Türkiye Materials 12 November 2009 17:23 (UTC +04:00)
Eight Turkish Kurd rebels based in Iraq have surrendered, becoming the second such group to turn themselves in since the government pledged in July to boost political rights to end a 25-year separatist conflict.
Eight Kurdish rebels surrender in Turkey

Eight Turkish Kurd rebels based in Iraq have surrendered, becoming the second such group to turn themselves in since the government pledged in July to boost political rights to end a 25-year separatist conflict, Reuters reported.

The Kurdistan Workers Party (PKK) rebels were being questioned by a prosecutor in the city of Diyarbakir after surrendering on Wednesday in the town of Silopi on the Turkish side of the border with Iraq, court officials said.

The group escaped from camps in northern Iraq, defying rebel leaders' orders, where most of the PKK's 3,000 or so fighters are based, and have told authorities that "a large number" of other rebels want to return to Turkey, security sources said.

When eight PKK members returned to Turkey with the PKK's permission on Oct 19, tens of thousands of supporters streamed to the border to welcome them, waving flags and chanting pro-PKK slogans. Those scenes prompted Prime Minister Tayyip Erdogan to delay further PKK-approved returns.

The PKK has dropped its historical demand for an independent homeland and now seeks greater political rights for Turkey's estimated 12 million Kurds, about 15 percent of the population.

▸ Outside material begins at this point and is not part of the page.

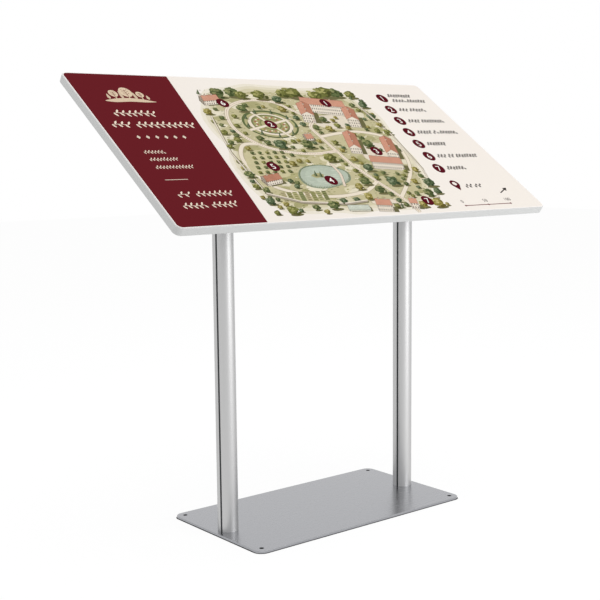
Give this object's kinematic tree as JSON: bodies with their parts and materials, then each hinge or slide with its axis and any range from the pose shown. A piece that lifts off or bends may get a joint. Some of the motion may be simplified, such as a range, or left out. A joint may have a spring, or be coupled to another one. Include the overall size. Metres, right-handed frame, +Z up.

The PKK wants a full amnesty for all its fighters and leaders before giving up its weapons in a war that has claimed 40,000 lives, mainly Kurdish, since 1984.

Erdogan and the military have ruled out such an amnesty, and only low-level rebels can benefit from immunity laws.

The European Union, which Turkey wants to join, has praised Erdogan's efforts to end the conflict. His so-called democratic initiative aims to expand cultural and political liberties to address decades of grievances from Kurds who say they have faced state-sanctioned discrimination and violence.